Post by Metrion Cascade »

Darth Wong wrote:
Metrion Cascade wrote:This is hilarious. I'm talking to Darth Seinfeld. So any weapons fire at all causes an IDF malfunction that somehow results in spontaneous motion that wasn't caused by the weapon, and isn't coming from the engines? (I know it's not from the engines, because in some cases the ship is stationary, and if it's moving then the IDF already synchronized all internal motion with the ship's velocity.)
And this compares poorly to your alternate theory of "I'm just going to ignore the figures" how?
I'm saying Data was wrong. Just as you've said Spock was wrong about the Doomsday machine's neutronium hull, and that everyone on the E-A said they were going to the center of the galaxy and promptly went somewhere else. Then everyone got to this somewhere else, and kept saying they were at the center of the galaxy even though they all knew they weren't.
Every single time the ship is hit by any weapon? With such relatively tiny amounts of energy?
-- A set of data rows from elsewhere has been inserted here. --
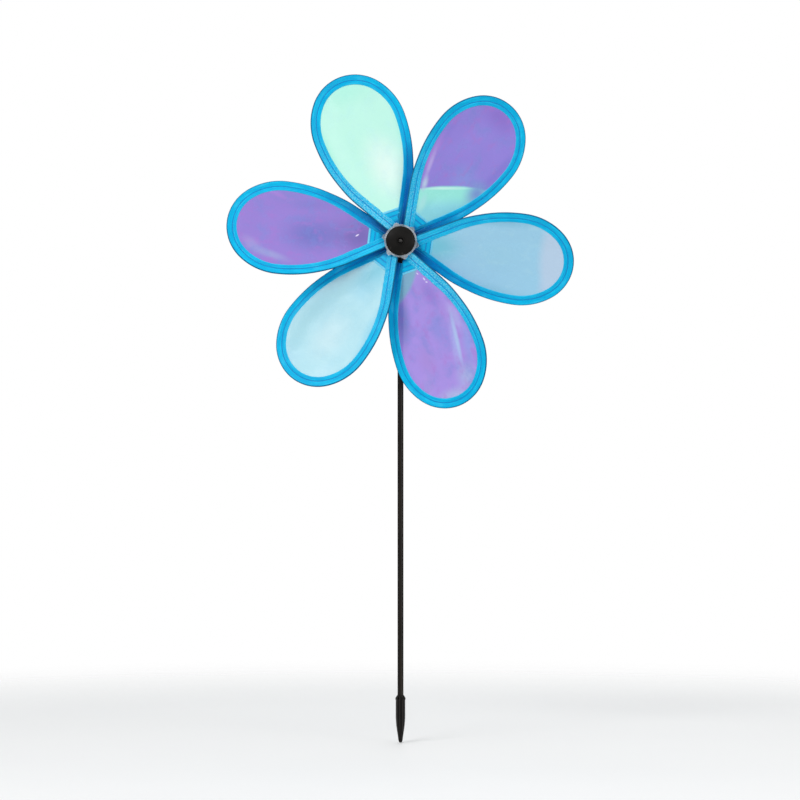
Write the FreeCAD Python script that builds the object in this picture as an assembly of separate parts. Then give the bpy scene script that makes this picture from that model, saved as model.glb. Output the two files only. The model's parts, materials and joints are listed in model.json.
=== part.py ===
import FreeCAD, Part
import os
import math

# A garden whirligig: a six-petal pinwheel of stiff film on a slim stake that pushes into the ground.
# Millimetres. +Z is up, the flower faces -Y and +X is to the right. The origin is on the stake's axis at the
# ground line, where the straight barrel of the spike begins under its collar.

# The whole object
HUB_HEIGHT = 507.0  # from the ground line up to the axis that the flower turns on
ROTOR_FRONT = 27.0  # from the stake's axis forward to the middle plane of the flower

# The petals, each flat and pitched about its own long axis; their wires are bent a little unevenly by hand
PETALS = 6
FIRST_PETAL = 51.0  # degrees, anticlockwise from +X as seen from the front
PETAL_LEAN = (0.0, -1.0, 2.4, 0.5, -1.8, 0.2)  # degrees off even spacing
PETAL_PITCH = (18.5, 11.0, 15.0, 18.0, 21.5, 22.5)  # degrees; the anticlockwise edge stands forward

# The petal's outline, from the tip to the root: tip arc, shoulder arc, side arc and a straight run
TIP_REACH = 192.4
TIP_RADIUS = 50.0
TIP_ANGLE = 50.3
SHOULDER_RADIUS = 66.0
FORWARD_SIDE = (148.0, 31.0)  # the side arc's radius and its angle in degrees, on the forward edge
REAR_SIDE = (160.0, 28.5)  # and on the rear edge, which comes to the hub farther out

# The folded tape that binds a petal's edge
BINDING_WIDTH = 11.2
BINDING_ROOT = 17.0  # how near the hub the tape comes, along the petal, before its two ends meet
TAIL_ROOT = 12.8  # the lapped and sewn ends go on this far, under the cap's rim
SHORT_PETAL = 4  # on this petal the rear end is cut off shorter
SHORT_ROOT = 19.5
SLEEVE_RADIUS = 1.2
SLEEVE_WIDTH = 3.2
TAPE_HALF = 0.6

# The film and the hem across its root
FILM_THICK = 0.3
FILM_INSET = 6.8
FILM_ROOT = 26.0
HEM_BOTTOM = 24.0
HEM_TOP = 36.0
HEM_GAP = 0.15

# The spring wire round each petal
WIRE_RADIUS = 0.7
WIRE_ROOT = 7.0
SOCKET_PLAY = 0.02

# The hub: distances forward of the flower's middle plane are positive
CORE_RADIUS = 13.5
CORE_HALF = 6.5
DISC_RADIUS = 18.0
DISC_THICK = 1.2
LUG_REACH = 20.5
LUG_WIDTH = 7.0
LUG_THICK = 3.0
LUG_FORWARD = 1.6  # from the flower's middle plane to the lug's rear face
LUG_TURN = -6.0  # degrees from the petal's own axis
SPIGOT_IN = 5.5
SPIGOT_OUT = 7.0
SPIGOT_DEPTH = 2.5

# The front cap and the axle pin
CAP_RADIUS = 16.0
CAP_RIM = 1.3
CAP_DOME = 2.6
CAP_BOSS = 4.8
CAP_RECESS = 3.4
CAP_RECESS_FLOOR = 2.5
CAP_HOLE = 2.0
PIN_RADIUS = 1.5
PIN_HEAD = 2.6
PIN_HEAD_HEIGHT = 1.6
PIN_HEAD_GAP = 0.2
RUNNING_PLAY = 0.06

# The mast head, the washer, the rod and the spike
WASHER_RADIUS = 4.0
WASHER_THICK = 1.5
WASHER_GAP = 0.2
MAST_RADIUS = 4.7
MAST_DROP = 30.0
MAST_BORE_TOP = -6.0
PIN_DEPTH = 2.5  # how far the pin passes behind the stake's axis
ROD_RADIUS = 3.3
ROD_BOTTOM = -15.0
BARREL_RADIUS = 5.25
BARREL_LENGTH = 20.0
COLLAR_RADIUS = 5.6
COLLAR_SHOULDER = 2.2
COLLAR_HEIGHT = 5.2
COLLAR_NOTCHES = 8
SPIKE_LENGTH = 47.0

FRONT_FACE = CORE_HALF + DISC_THICK
X_AXIS = FreeCAD.Vector(1, 0, 0)
Y_AXIS = FreeCAD.Vector(0, 1, 0)
Z_AXIS = FreeCAD.Vector(0, 0, 1)


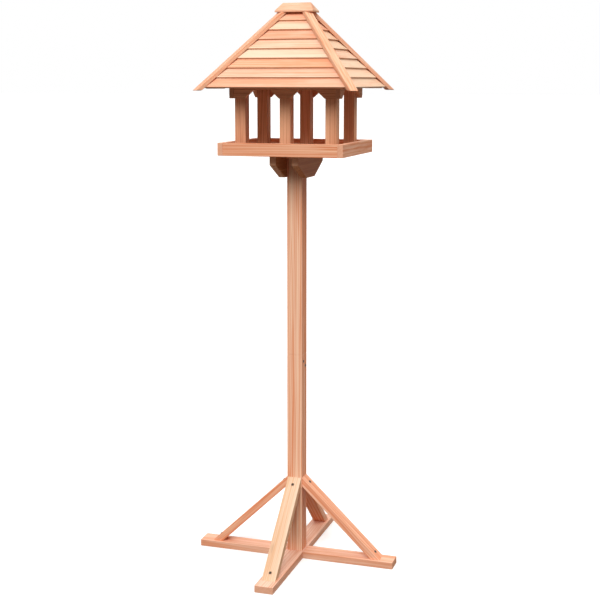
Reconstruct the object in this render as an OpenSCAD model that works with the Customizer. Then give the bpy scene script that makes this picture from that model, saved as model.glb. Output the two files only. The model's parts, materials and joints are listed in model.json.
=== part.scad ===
// Bird table: a roofed feeding house on a post with a crossed, braced foot.
// All lengths are millimetres. The ground is z = 0, the post stands on the z axis,
// -Y is the front and +X the right side.

/* [Post] */
// Width of the square post
post_w = 40; // [30:1:60]
// Length of the lower post
lower_post_len = 526.5; // [300:0.5:700]
// Length of the upper post, without its tenon
upper_post_len = 515; // [300:1:700]
// Width of the square tenon that joins the two lengths
tenon_w = 20; // [12:1:26]
// Length of the tenon
tenon_len = 45; // [25:1:70]
// Clearance around and under the tenon
tenon_gap = 0.25; // [0.1:0.05:0.5]

/* [Feet and braces] */
// Length of each of the two crossed foot boards
foot_len = 530; // [480:1:800]
// Width of a foot board
foot_w = 48; // [40:1:70]
// Thickness of a foot board
foot_t = 18; // [12:1:25]
// Distance from the post's face to the outer end of a brace
brace_reach = 210; // [120:1:215]
// Height of a brace's upper end above the foot boards
brace_rise = 200.5; // [120:0.5:280]
// Width of a brace
brace_w = 36; // [20:1:40]
// Thickness of a brace
brace_t = 18; // [12:1:22]

/* [Cheek boards under the tray] */
// Length of a cheek board
cheek_len = 210; // [150:1:250]
// Height of a cheek board
cheek_h = 58; // [40:1:90]
// Height of its upright ends
cheek_end_h = 23; // [10:1:35]
// Length of its straight lower edge
cheek_low_len = 66; // [30:1:130]
// Thickness of a cheek board
cheek_t = 17; // [10:1:22]

/* [Tray] */
// Outer width of the tray
tray_w = 320; // [300:1:400]
// Outer depth of the tray
tray_d = 280; // [220:1:290]
// Height of the rim
rim_h = 32; // [20:1:50]
// Thickness of the rim boards
rim_t = 14; // [8:1:18]
// Thickness of the floor
floor_t = 10; // [6:1:16]

/* [House posts] */
// Width of a square house post
house_post_w = 28; // [20:1:34]
// Length of a house post
house_post_len = 196; // [165:0.5:230]
// Distance from the tray's left and right edges to the posts
side_inset = 29.5; // [20:0.5:50]
// Distance from the tray's front and back edges to the posts
front_inset = 45; // [30:0.5:60]

/* [Valance] */
// Thickness of the valance boards
valance_t = 12; // [6:1:14]
// Height of the valance boards where they are deepest
valance_h = 67; // [40:0.5:80]
// Depth of the rebate in the posts that houses the front and back boards
rebate = 5; // [2:0.5:6]
// Height of the cut-outs in the lower edge
cut_rise = 21; // [10:1:30]
// Length of the slope at each end of a cut-out
cut_run = 22; // [10:1:30]
// Length of the deep part at each end of a side board
side_end_len = 18; // [10:1:40]

/* [Roof] */
// Distance the eaves reach beyond the valance on the left and the right
side_eave = 46; // [30:0.5:60]
// Distance the eaves reach beyond the valance at the front and the back
front_eave = 72.5; // [50:0.5:85]
// Pitch of the four faces, in degrees
pitch = 49.5; // [46:0.5:54]
// Lapped boards on each face
course_count = 8; // [5:1:10]
// Width by which a board lies under the next one
lap = 8; // [4:1:14]
// Width by which the top board would run on up beyond the cap's underside
top_cut = 5; // [0:1:16]
// Thickness of a roof board
board_t = 4.5; // [3.5:0.5:8]
// Width of the hip rafters
rafter_w = 20; // [14:1:28]
// Height of the notch that seats a rafter on the house
seat_h = 8; // [4:1:14]
// How far the battens run down below the eaves
tail_drop = 9; // [5:0.5:15]
// Width of the hip battens
batten_w = 22; // [18:1:32]
// Thickness of a batten over the hip, where the boards of two faces meet
batten_t = 4; // [3:0.5:14]

/* [Cap] */
// Height between the cap's underside and the line where the faces would meet
cap_drop = 22.5; // [16:0.5:28]
// Height of the packer that lies on the top boards and carries the cap
packer_h = 4.5; // [2:0.5:8]
// Distance the cap's base reaches beyond the ends of that line
cap_end = 35.5; // [30:0.5:50]
// Depth of the cap at its base
cap_d = 55; // [52:1:90]
// Height of the cap
cap_h = 24; // [15:1:50]
// Height of its upright lower edge
cap_lip = 4; // [2:0.5:8]
// Width of the bevel at its left and right end
cap_bevel = 13.5; // [5:0.5:20]
// Depth of its flat top
cap_top_d = 6; // [3:1:40]

/* [Hidden] */

raw_wood = [0.85, 0.61, 0.45];
shaded_wood = [0.71, 0.45, 0.31];
pale_wood = [0.95, 0.78, 0.61];

// Levels of the main parts
joint_z = foot_t + lower_post_len;
tray_z = joint_z + upper_post_len;
floor_z = tray_z + floor_t;
frame_z = floor_z + house_post_len;
valance_z = frame_z - valance_h;

// Middles of the outer posts, and half sizes of the valance frame round them
post_x = tray_w / 2 - side_inset - house_post_w / 2;
post_y = tray_d / 2 - front_inset - house_post_w / 2;
valance_x = post_x + house_post_w / 2 + valance_t;
valance_y = post_y + house_post_w / 2 + valance_t - rebate;

// Roof: the outer lower corners of all boards lie on four planes. The front and back
// planes would meet in a short level ridge, and they meet the side planes in hips.
eave_x = valance_x + side_eave;
eave_y = valance_y + front_eave;
half_ridge = eave_x - eave_y;
slope = tan(pitch);
hip_slope = slope / sqrt(2);
hip_stretch = sqrt(1 + pow(hip_slope, 2));
exposure = ((eave_y * slope - cap_drop) / sin(pitch) + top_cut) / course_count;
lean = asin(board_t / exposure);
board_w = exposure * cos(lean) + lap;
shell_t = board_w * sin(lean) + board_t * cos(lean);
shell_drop = shell_t / cos(pitch);
packer_drop = 0.4 * shell_drop;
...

And why the hell are the two even connected?
Everything on the E-D is connected. It's a shitty design.
I realize it's great fun to think this, but you're simply stating this highly inconsistent theory without trying to explain any of the inconsistencies:

A very weak weapon causes a malfunction, but far more powerful ones never cause worse malfunctions or permanent damage to the IDF.

An IDF failure somehow causes sudden motion that wasn't caused by the weapon, and isn't caused by the engines.

Nobody questions the design or tries to fix it.

The simpler explanation is that the IDF isn't designed to compensate for work done by anything other than the engines, and that beam weapons do work.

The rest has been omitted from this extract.